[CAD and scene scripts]
BEGIN

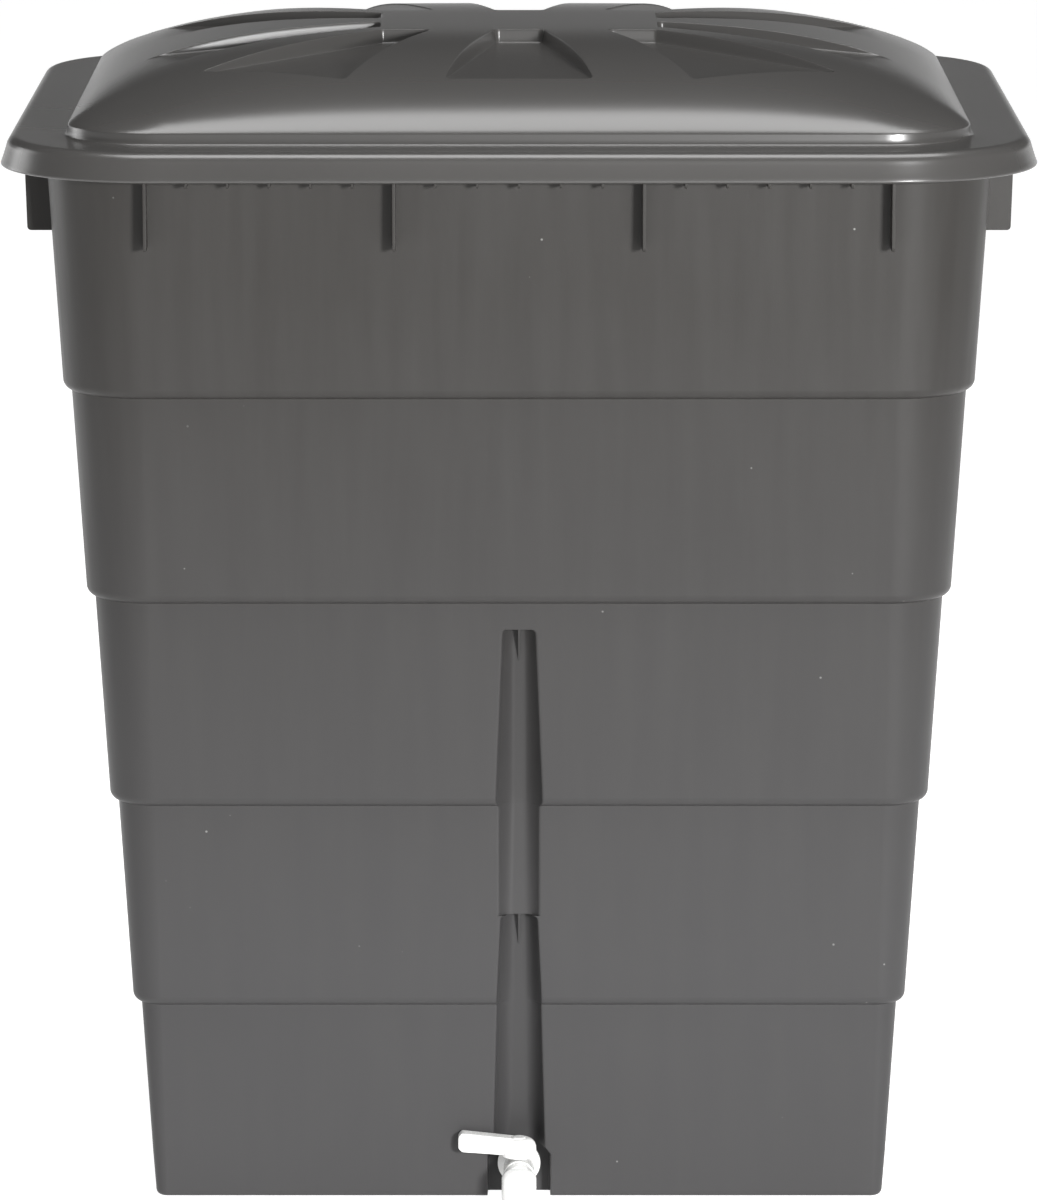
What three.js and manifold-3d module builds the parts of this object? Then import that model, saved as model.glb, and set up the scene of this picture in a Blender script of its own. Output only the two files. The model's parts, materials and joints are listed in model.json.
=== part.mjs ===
// Rain barrel: a tapered five-tier tank, a lift-off domed lid and a ball-valve tap.
// Millimetres, +Z up. The origin is the centre of the base and the tap faces -Y.
import * as THREE from 'three';
import { mergeVertices } from 'three/addons/utils/BufferGeometryUtils.js';
import Module from 'manifold-3d';

const wasm = await Module();
wasm.setup();

// ---- Driving dimensions ----

const GAP = 0.3;                    // running gap between neighbouring pieces

// Tank
const WALL = 4;
const FLOOR = 4.5;
const BASE_HALF_X = 294.2;          // outer half-width at the base
const DEPTH_LESS = 60;              // the barrel is this much shallower than wide, each side
const DRAFT = 0.0612;               // 3.5 degrees
const STEP = 6.3;                   // setback at each tier line
const STEP_HEIGHTS = [163.5, 331, 498.5, 665];
const EDGE_RADIUS = 8;              // rounded bottom edge of each tier
const BASE_EDGE = 5;
const FLAT_HALF_BASE = 284.5;       // flat half-width of the front at the base
const FLAT_HALF_DRAFT = 0.0155;     // and how it grows with height
const RIM_HALF_X = 394.3;
const RIM_CORNER = 115;
const RIM_SKIRT = 3.5;
const RIM_TOP = 861.2;
const RIM_BOTTOM = 839.5;
const RIM_PLATE = 4;
const RIM_ROLL = 3.5;               // bevel that clears the inside of the lid's rolled edge

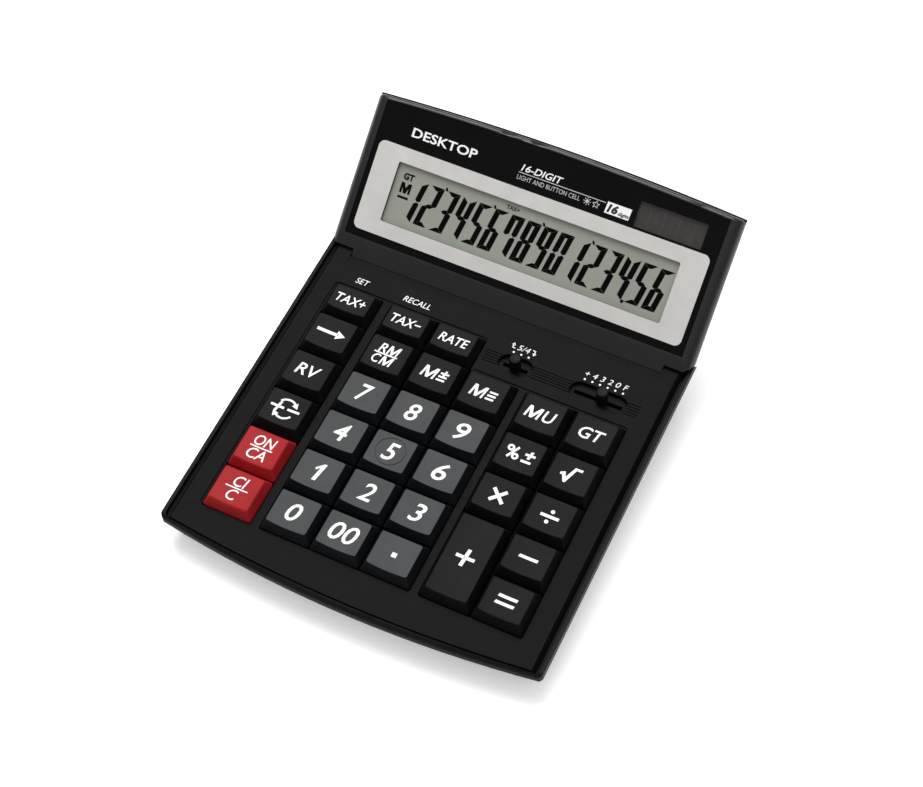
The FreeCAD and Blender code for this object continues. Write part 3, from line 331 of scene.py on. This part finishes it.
def add_words(art, words, x, y, height, width=None, bold=BOLD, slant=ITALIC):
    """Lettering centred on (x, y), as high as asked, and as wide if a width is given."""
    curve = bpy.data.curves.new("lettering", "FONT")
    curve.body = words
    curve.shear = slant
    curve.offset = bold
    curve.extrude = 1.0
    curve.resolution_u = 3
    holder = bpy.data.objects.new("lettering", curve)
    SCENE.collection.objects.link(holder)
    mesh = bpy.data.meshes.new_from_object(holder)
    bpy.data.objects.remove(holder)
    xs = [v.co.x for v in mesh.vertices]
    ys = [v.co.y for v in mesh.vertices]
    tall = height / (max(ys) - min(ys))
    wide = tall if width is None else width / (max(xs) - min(xs))
    for v in mesh.vertices:
        v.co.x = x + (v.co.x - (max(xs) + min(xs)) / 2) * wide
        v.co.y = y + (v.co.y - (max(ys) + min(ys)) / 2) * tall
    art.from_mesh(mesh)
    bpy.data.meshes.remove(mesh)


def add_m(art, x, y, height, width, stroke, slant=ITALIC):
    """A capital M, whose inner legs meet at the foot."""
    w, h = width / 2, height / 2
    leg = stroke * 1.15
    outline = [
        (-w, -h), (-w + stroke, -h), (-w + stroke, h - 1.7 * leg), (-leg / 2, -h), (leg / 2, -h),
        (w - stroke, h - 1.7 * leg), (w - stroke, -h), (w, -h), (w, h), (w - leg * 1.2, h),
        (0, -h + 1.9 * leg), (-w + leg * 1.2, h), (-w, h)
    ]
    add_shape(art, [(x + px, y + py) for px, py in slanted(outline, slant)])


def object_from(art, name, material, place=None):
    """A mesh object, in the plane's millimetres if one is given."""
    mesh = bpy.data.meshes.new(name)
    art.to_mesh(mesh)
    art.free()
    if place is not None:
        mesh.transform(place)
    mesh.materials.append(material)
    piece = bpy.data.objects.new(name, mesh)
    SCENE.collection.objects.link(piece)
    return piece


def printed(art, name, place, node, body, material, slot, rise=INK_RISE, strips=True):
    """Lays artwork on a node as a thin skin that follows its surface, and lets it ride."""
    bmesh.ops.remove_doubles(art, verts=art.verts[:], dist=1e-4)
    bmesh.ops.triangulate(art, faces=art.faces[:])
    low = min(v.co.x for v in art.verts)
    high = max(v.co.x for v in art.verts)
    if strips:
        for cut in range(1, int((high - low) / STRIP) + 1):
            everything = art.verts[:] + art.edges[:] + art.faces[:]
            across = (low + cut * STRIP, 0, 0)
            bmesh.ops.bisect_plane(art, geom=everything, plane_co=across, plane_no=(1, 0, 0))
    under = surface(node, place)
    for v in art.verts:
        hit = under.ray_cast(Vector((v.co.x, v.co.y, ABOVE)), Vector((0, 0, -1)))[0]
        if hit is None:
            raise RuntimeError(f"{name} reaches past {node}")
        v.co.z = hit.z + (rise if v.co.z > 0 else -INK_SINK)
    bmesh.ops.recalc_face_normals(art, faces=art.faces[:])
    piece = object_from(art, name, material, place)
    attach(piece, body)


# ---------------------------------------------------------------- key legends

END

## GOAL
Emit the full listing verbatim.

## WRITTEN REPLY
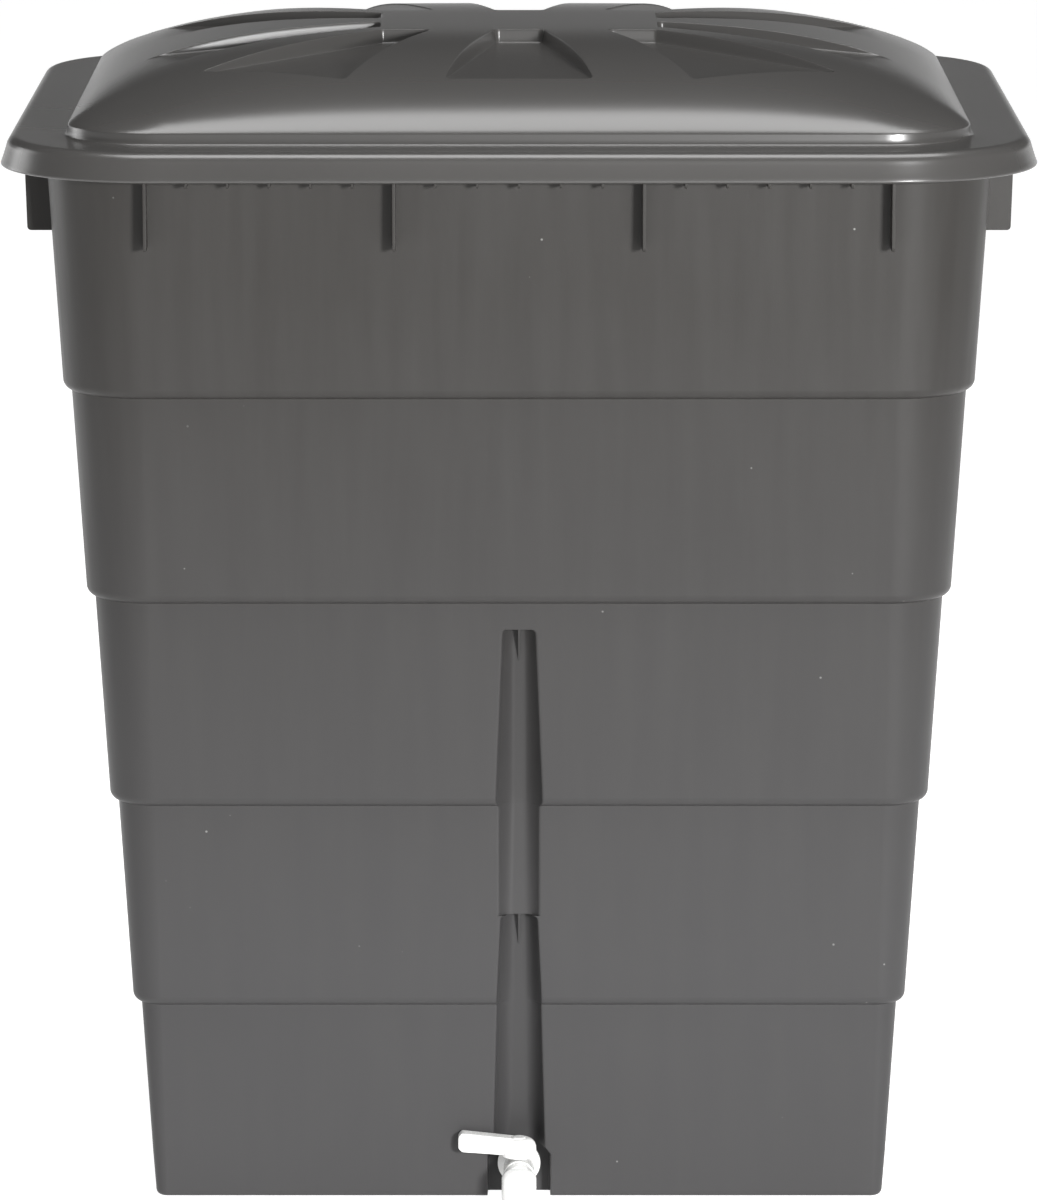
What three.js and manifold-3d module builds the parts of this object? Then import that model, saved as model.glb, and set up the scene of this picture in a Blender script of its own. Output only the two files. The model's parts, materials and joints are listed in model.json.
=== part.mjs ===
// Rain barrel: a tapered five-tier tank, a lift-off domed lid and a ball-valve tap.
// Millimetres, +Z up. The origin is the centre of the base and the tap faces -Y.
import * as THREE from 'three';
import { mergeVertices } from 'three/addons/utils/BufferGeometryUtils.js';
import Module from 'manifold-3d';

const wasm = await Module();
wasm.setup();

// ---- Driving dimensions ----

const GAP = 0.3;                    // running gap between neighbouring pieces

// Tank
const WALL = 4;
const FLOOR = 4.5;
const BASE_HALF_X = 294.2;          // outer half-width at the base
const DEPTH_LESS = 60;              // the barrel is this much shallower than wide, each side
const DRAFT = 0.0612;               // 3.5 degrees
const STEP = 6.3;                   // setback at each tier line
const STEP_HEIGHTS = [163.5, 331, 498.5, 665];
const EDGE_RADIUS = 8;              // rounded bottom edge of each tier
const BASE_EDGE = 5;
const FLAT_HALF_BASE = 284.5;       // flat half-width of the front at the base
const FLAT_HALF_DRAFT = 0.0155;     // and how it grows with height
const RIM_HALF_X = 394.3;
const RIM_CORNER = 115;
const RIM_SKIRT = 3.5;
const RIM_TOP = 861.2;
const RIM_BOTTOM = 839.5;
const RIM_PLATE = 4;
const RIM_ROLL = 3.5;               // bevel that clears the inside of the lid's rolled edge

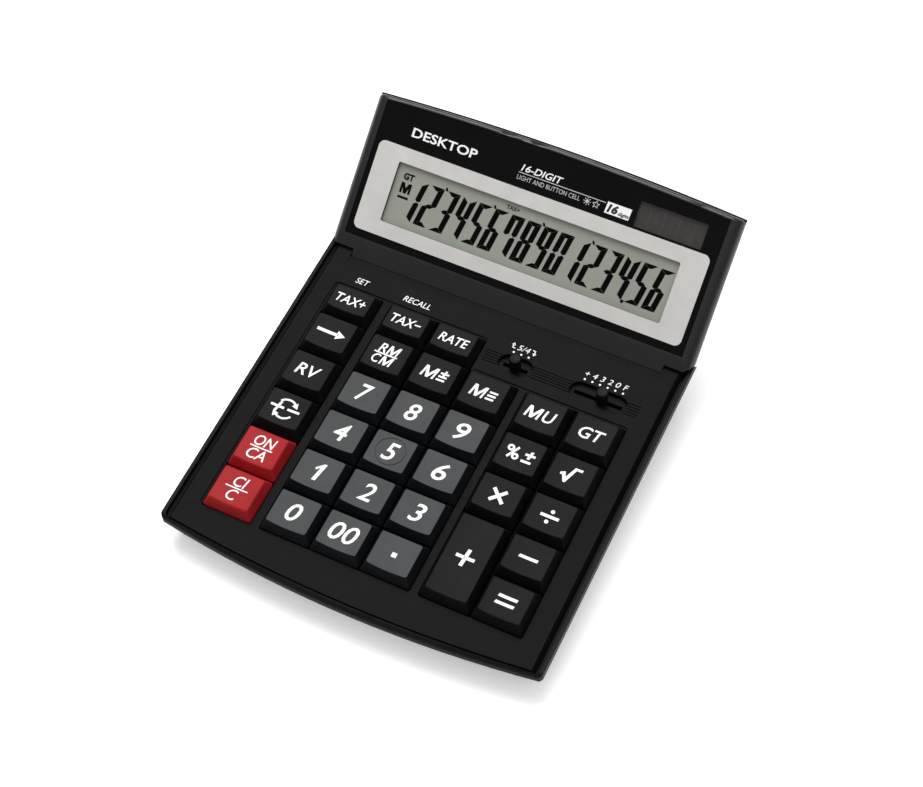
The FreeCAD and Blender code for this object continues. Write part 3, from line 331 of scene.py on. This part finishes it.
def add_words(art, words, x, y, height, width=None, bold=BOLD, slant=ITALIC):
    """Lettering centred on (x, y), as high as asked, and as wide if a width is given."""
    curve = bpy.data.curves.new("lettering", "FONT")
    curve.body = words
    curve.shear = slant
    curve.offset = bold
    curve.extrude = 1.0
    curve.resolution_u = 3
    holder = bpy.data.objects.new("lettering", curve)
    SCENE.collection.objects.link(holder)
    mesh = bpy.data.meshes.new_from_object(holder)
    bpy.data.objects.remove(holder)
    xs = [v.co.x for v in mesh.vertices]
    ys = [v.co.y for v in mesh.vertices]
    tall = height / (max(ys) - min(ys))
    wide = tall if width is None else width / (max(xs) - min(xs))
    for v in mesh.vertices:
        v.co.x = x + (v.co.x - (max(xs) + min(xs)) / 2) * wide
        v.co.y = y + (v.co.y - (max(ys) + min(ys)) / 2) * tall
    art.from_mesh(mesh)
    bpy.data.meshes.remove(mesh)


def add_m(art, x, y, height, width, stroke, slant=ITALIC):
    """A capital M, whose inner legs meet at the foot."""
    w, h = width / 2, height / 2
    leg = stroke * 1.15
    outline = [
        (-w, -h), (-w + stroke, -h), (-w + stroke, h - 1.7 * leg), (-leg / 2, -h), (leg / 2, -h),
        (w - stroke, h - 1.7 * leg), (w - stroke, -h), (w, -h), (w, h), (w - leg * 1.2, h),
        (0, -h + 1.9 * leg), (-w + leg * 1.2, h), (-w, h)
    ]
    add_shape(art, [(x + px, y + py) for px, py in slanted(outline, slant)])


def object_from(art, name, material, place=None):
    """A mesh object, in the plane's millimetres if one is given."""
    mesh = bpy.data.meshes.new(name)
    art.to_mesh(mesh)
    art.free()
    if place is not None:
        mesh.transform(place)
    mesh.materials.append(material)
    piece = bpy.data.objects.new(name, mesh)
    SCENE.collection.objects.link(piece)
    return piece


def printed(art, name, place, node, body, material, slot, rise=INK_RISE, strips=True):
    """Lays artwork on a node as a thin skin that follows its surface, and lets it ride."""
    bmesh.ops.remove_doubles(art, verts=art.verts[:], dist=1e-4)
    bmesh.ops.triangulate(art, faces=art.faces[:])
    low = min(v.co.x for v in art.verts)
    high = max(v.co.x for v in art.verts)
    if strips:
        for cut in range(1, int((high - low) / STRIP) + 1):
            everything = art.verts[:] + art.edges[:] + art.faces[:]
            across = (low + cut * STRIP, 0, 0)
            bmesh.ops.bisect_plane(art, geom=everything, plane_co=across, plane_no=(1, 0, 0))
    under = surface(node, place)
    for v in art.verts:
        hit = under.ray_cast(Vector((v.co.x, v.co.y, ABOVE)), Vector((0, 0, -1)))[0]
        if hit is None:
            raise RuntimeError(f"{name} reaches past {node}")
        v.co.z = hit.z + (rise if v.co.z > 0 else -INK_SINK)
    bmesh.ops.recalc_face_normals(art, faces=art.faces[:])
    piece = object_from(art, name, material, place)
    attach(piece, body)


# ---------------------------------------------------------------- key legends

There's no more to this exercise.